[Written instruction]:
Reproduce the records below exactly as they appear.

[Material provided]:
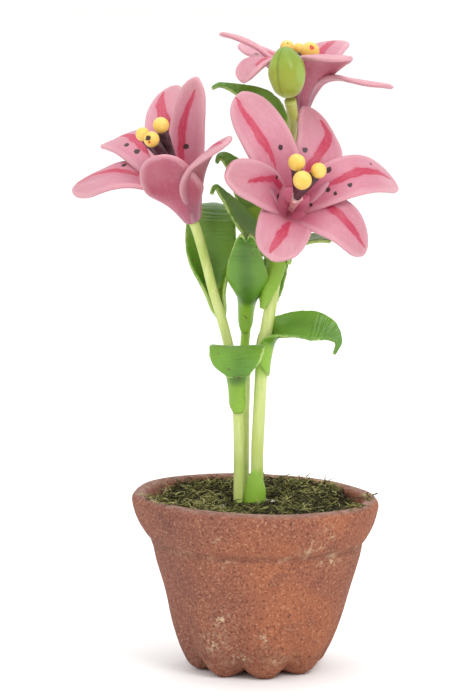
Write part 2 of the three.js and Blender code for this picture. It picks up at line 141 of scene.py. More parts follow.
def add(tree, kind, inputs=None, **settings):
    """Adds a shader node with its settings, and links or sets its inputs."""
    made = tree.nodes.new(kind)
    for name, value in settings.items():
        setattr(made, name, value)
    for key, value in (inputs or {}).items():
        if isinstance(value, bpy.types.NodeSocket):
            tree.links.new(value, made.inputs[key])
        else:
            made.inputs[key].default_value = value
    return made


def start_material(name, **fixed):
    """A material with its shader, whose constant values stand on its own sockets, its node tree,
    and the place on the piece in metres."""
    material = bpy.data.materials.new(name)
    material.use_nodes = True
    tree = material.node_tree
    tree.nodes.clear()
    inputs = {key.replace("_", " "): value for key, value in fixed.items()}
    shader = add(tree, "ShaderNodeBsdfPrincipled", inputs)
    add(tree, "ShaderNodeOutputMaterial", {"Surface": shader.outputs[0]})
    return material, tree, add(tree, "ShaderNodeTexCoord").outputs["Object"]


def dressed(material, tint, relief=None, roughness=None):
    """The material, with what varies over the piece linked to its shader."""
    tree = material.node_tree
    sockets = tree.nodes["Principled BSDF"].inputs
    for name, value in (("Base Color", tint), ("Normal", relief), ("Roughness", roughness)):
        if value:
            tree.links.new(value, sockets[name])
    return material


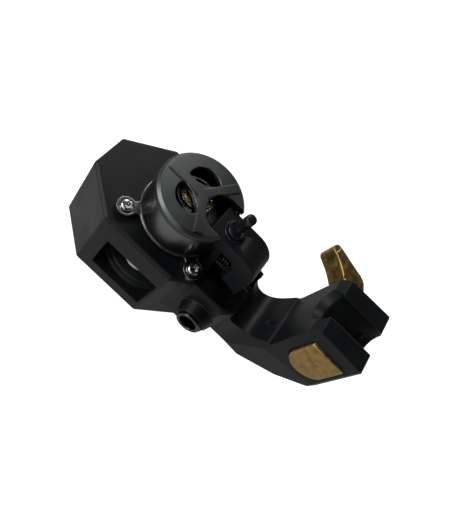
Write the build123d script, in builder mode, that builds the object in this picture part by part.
"""Rotary tattoo machine: octagonal motor housing, turret with sliding carriage, and an arm with a cam-lever tube vise."""
import os
from math import atan2, degrees, hypot

from build123d import *

os.makedirs("parts", exist_ok=True)

# Driving dimensions, millimetres. Motor axis is Z through the origin, needle line runs along +X, the back cover lies on Z = 0.
COVER_T = 2.8
FRONT_Z = 27.0
OCT_LEFT, OCT_RIGHT, OCT_HALF = -23.9, 19.9, 14.75
OCT_CORNER_L, OCT_CORNER_R, OCT_FLAT = -12.5, 8.6, 5.5
CAVITY_R, CAVITY_TOP = 12.9, 22.6
ROOT_HALF, ROOT_BOTTOM, ROOT_END = 11.7, 9.6, 26.0
BARREL_R, BARREL_BORE, BARREL_TOP = 10.9, 9.9, 38.2
EAR_X, EAR_Y, EAR_R, EAR_T, FOOT_R, WEB_W = 10.9, 9.3, 2.55, 1.5, 11.2, 3.2
CAP_R, CAP_TOP, CAP_PLATE = 11.25, 40.3, 1.4
SPOKE_R, SPOKE_W, SPOKE_RISE = 10.0, 2.2, 0.45
SLAB_HALF, SLAB_BOTTOM, SLAB_TOP = 4.33, 34.6, 38.7
PIN_X, PIN_R, PIN_TOP = 11.5, 1.35, 46.5
THROW = 1.1
FOLLOWER_R, JOURNAL_R = 5.0, 3.0
FOLLOWER_LOW, FOLLOWER_HIGH = 35.2, 38.2
TUBE_Z, TUBE_R, VISE_TOP = 44.1, 4.0, 46.1
VISE_START, VISE_END = 38.0, 53.6
BOLT_X, BOLT_Z, BOLT_R = 43.3, 37.3, 1.25
SHOE_LEFT, SHOE_RIGHT, SHOE_TOP, SHOE_SHOULDER, SHOE_BOTTOM = 41.4, 51.4, 41.6, 32.4, 28.3
GUIDE_X, GUIDE_Z, GUIDE_R = 48.6, 34.0, 0.8
CAM_Y, CAM_R, CAM_THROW = 13.0, 3.4, 0.65
LEVER_LOW, LEVER_HIGH = 34.0, 40.6
JACK_X, JACK_Z, JACK_R, JACK_END = 19.7, 18.3, 3.45, 15.3
SOFT = 0.9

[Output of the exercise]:
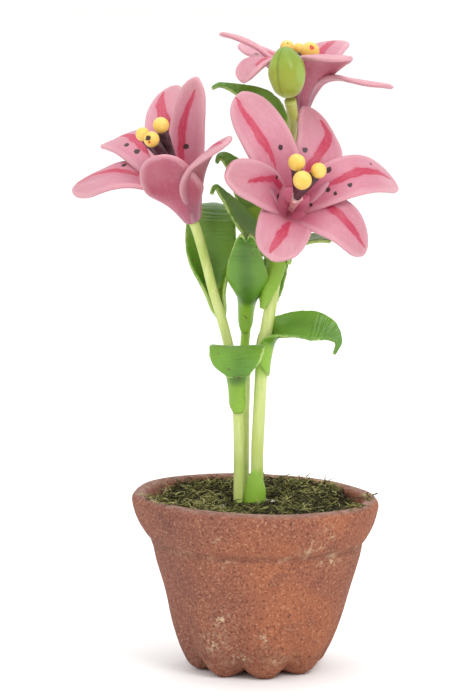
Write part 2 of the three.js and Blender code for this picture. It picks up at line 141 of scene.py. More parts follow.
def add(tree, kind, inputs=None, **settings):
    """Adds a shader node with its settings, and links or sets its inputs."""
    made = tree.nodes.new(kind)
    for name, value in settings.items():
        setattr(made, name, value)
    for key, value in (inputs or {}).items():
        if isinstance(value, bpy.types.NodeSocket):
            tree.links.new(value, made.inputs[key])
        else:
            made.inputs[key].default_value = value
    return made


def start_material(name, **fixed):
    """A material with its shader, whose constant values stand on its own sockets, its node tree,
    and the place on the piece in metres."""
    material = bpy.data.materials.new(name)
    material.use_nodes = True
    tree = material.node_tree
    tree.nodes.clear()
    inputs = {key.replace("_", " "): value for key, value in fixed.items()}
    shader = add(tree, "ShaderNodeBsdfPrincipled", inputs)
    add(tree, "ShaderNodeOutputMaterial", {"Surface": shader.outputs[0]})
    return material, tree, add(tree, "ShaderNodeTexCoord").outputs["Object"]


def dressed(material, tint, relief=None, roughness=None):
    """The material, with what varies over the piece linked to its shader."""
    tree = material.node_tree
    sockets = tree.nodes["Principled BSDF"].inputs
    for name, value in (("Base Color", tint), ("Normal", relief), ("Roughness", roughness)):
        if value:
            tree.links.new(value, sockets[name])
    return material


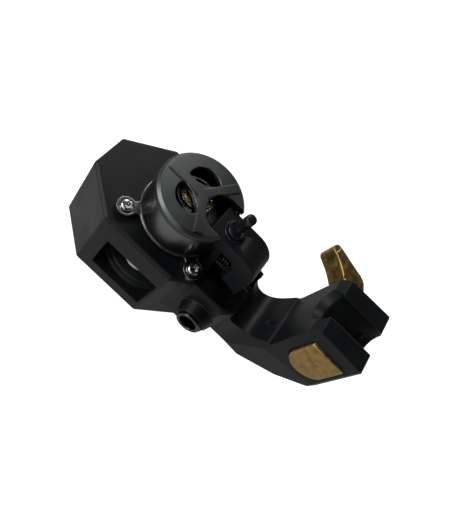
Write the build123d script, in builder mode, that builds the object in this picture part by part.
"""Rotary tattoo machine: octagonal motor housing, turret with sliding carriage, and an arm with a cam-lever tube vise."""
import os
from math import atan2, degrees, hypot

from build123d import *

os.makedirs("parts", exist_ok=True)

# Driving dimensions, millimetres. Motor axis is Z through the origin, needle line runs along +X, the back cover lies on Z = 0.
COVER_T = 2.8
FRONT_Z = 27.0
OCT_LEFT, OCT_RIGHT, OCT_HALF = -23.9, 19.9, 14.75
OCT_CORNER_L, OCT_CORNER_R, OCT_FLAT = -12.5, 8.6, 5.5
CAVITY_R, CAVITY_TOP = 12.9, 22.6
ROOT_HALF, ROOT_BOTTOM, ROOT_END = 11.7, 9.6, 26.0
BARREL_R, BARREL_BORE, BARREL_TOP = 10.9, 9.9, 38.2
EAR_X, EAR_Y, EAR_R, EAR_T, FOOT_R, WEB_W = 10.9, 9.3, 2.55, 1.5, 11.2, 3.2
CAP_R, CAP_TOP, CAP_PLATE = 11.25, 40.3, 1.4
SPOKE_R, SPOKE_W, SPOKE_RISE = 10.0, 2.2, 0.45
SLAB_HALF, SLAB_BOTTOM, SLAB_TOP = 4.33, 34.6, 38.7
PIN_X, PIN_R, PIN_TOP = 11.5, 1.35, 46.5
THROW = 1.1
FOLLOWER_R, JOURNAL_R = 5.0, 3.0
FOLLOWER_LOW, FOLLOWER_HIGH = 35.2, 38.2
TUBE_Z, TUBE_R, VISE_TOP = 44.1, 4.0, 46.1
VISE_START, VISE_END = 38.0, 53.6
BOLT_X, BOLT_Z, BOLT_R = 43.3, 37.3, 1.25
SHOE_LEFT, SHOE_RIGHT, SHOE_TOP, SHOE_SHOULDER, SHOE_BOTTOM = 41.4, 51.4, 41.6, 32.4, 28.3
GUIDE_X, GUIDE_Z, GUIDE_R = 48.6, 34.0, 0.8
CAM_Y, CAM_R, CAM_THROW = 13.0, 3.4, 0.65
LEVER_LOW, LEVER_HIGH = 34.0, 40.6
JACK_X, JACK_Z, JACK_R, JACK_END = 19.7, 18.3, 3.45, 15.3
SOFT = 0.9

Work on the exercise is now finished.